One of the most effective ways of allowing minors to inherit and at the same time to avoid guardianship is to set up a revocable living trust (“Trust”). When a Trust is set up, minor children can be named as beneficiaries of the Trust. When money or assets are received at the death of a loved one, the Trustee of the Trust can hold and administer them as provided in the Trust. No guardianship is necessary. What’s nice about the Trust is that it can be named as beneficiary of all types of assets—including life insurance, financial accounts and retirement accounts. Certain assets, like real estate, can also be re-titled in the name of the Trust.

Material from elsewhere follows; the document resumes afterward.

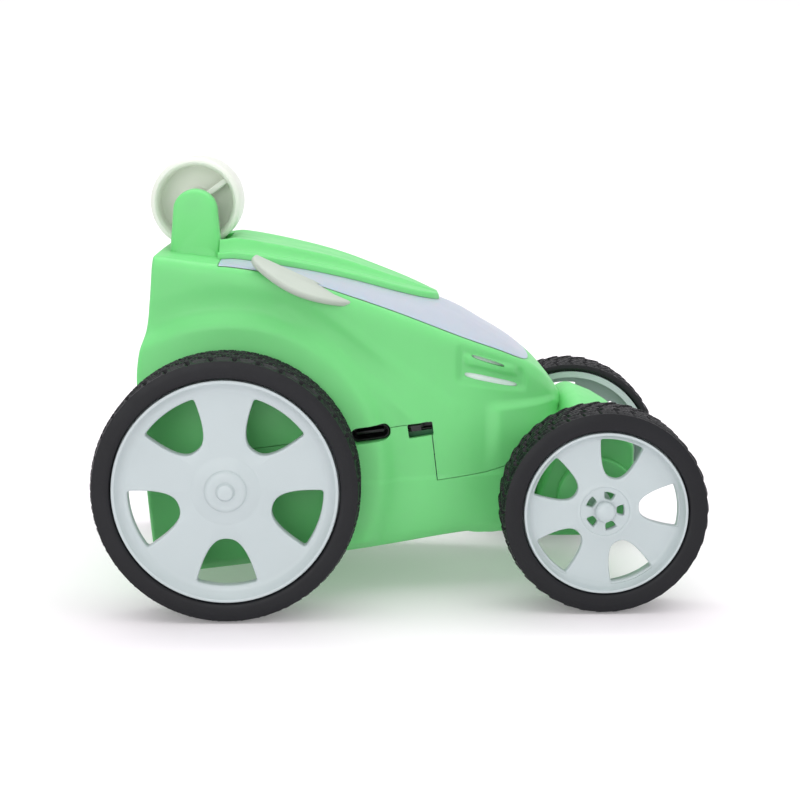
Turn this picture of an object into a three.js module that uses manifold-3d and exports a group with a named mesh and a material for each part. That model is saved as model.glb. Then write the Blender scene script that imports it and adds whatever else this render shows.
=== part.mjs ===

Often the person setting up the Trust will leave instructions on how assets received into the Trust are to be distributed. The Trustee will hold the assets for each beneficiary until a specific landmark—such as an age or accomplishment (such as graduating college). In the meantime, the Trust can authorize the Trustee to use the assets of the Trust for HEMS, i.e. health, education, maintenance and support of the beneficiaries.

An example may help see the benefit of how this works. Alice and Tom have three very young children. After naming each other, they wish for their children to receive all of their estate, including proceeds from their house, bank accounts, brokerage accounts, life insurance, and RA’s—all of which total over $600,000. If Alice and Tom die in a car accident and have no Trust in place, a guardianship for each of the three separate children will have to be set up. This will take time, money, and will cause unnecessary headaches. However, if Alice and Tom have established a Trust and have named the Trust to receive all of their assets, they avoid  not only probate but also guardianship.

Alice and Ted can then put specific instructions in the Trust so that the Trustee knows how to distribute the funds. Their Trust might include an instruction like this:

Upon the death of the last of us to die, the Trust share of any beneficiary of this Trust shall be distributed outright if said beneficiary has reached age 25. If a beneficiary has not reached age 25 at the time for distribution, then said beneficiary’s trust share shall vest in interest indefeasibly and shall be held in trust by the Trustee and shall distributed to said beneficiary upon reaching age 25. Meanwhile, until a beneficiary of this Trust has reached age 25, the Trustee may use as much of the income and principal of said beneficiary’s trust share for the beneficiary’s health, education, maintenance and support, as the Trustee, in his or her sole and absolute discretion, determines is necessary or required.

Setting up a Trust requires certain expertise and advice. As a result, it is best to consult an experienced estate planning attorney. He or she can guide you through the process and make sure that your Trust accurately sets forth your wishes.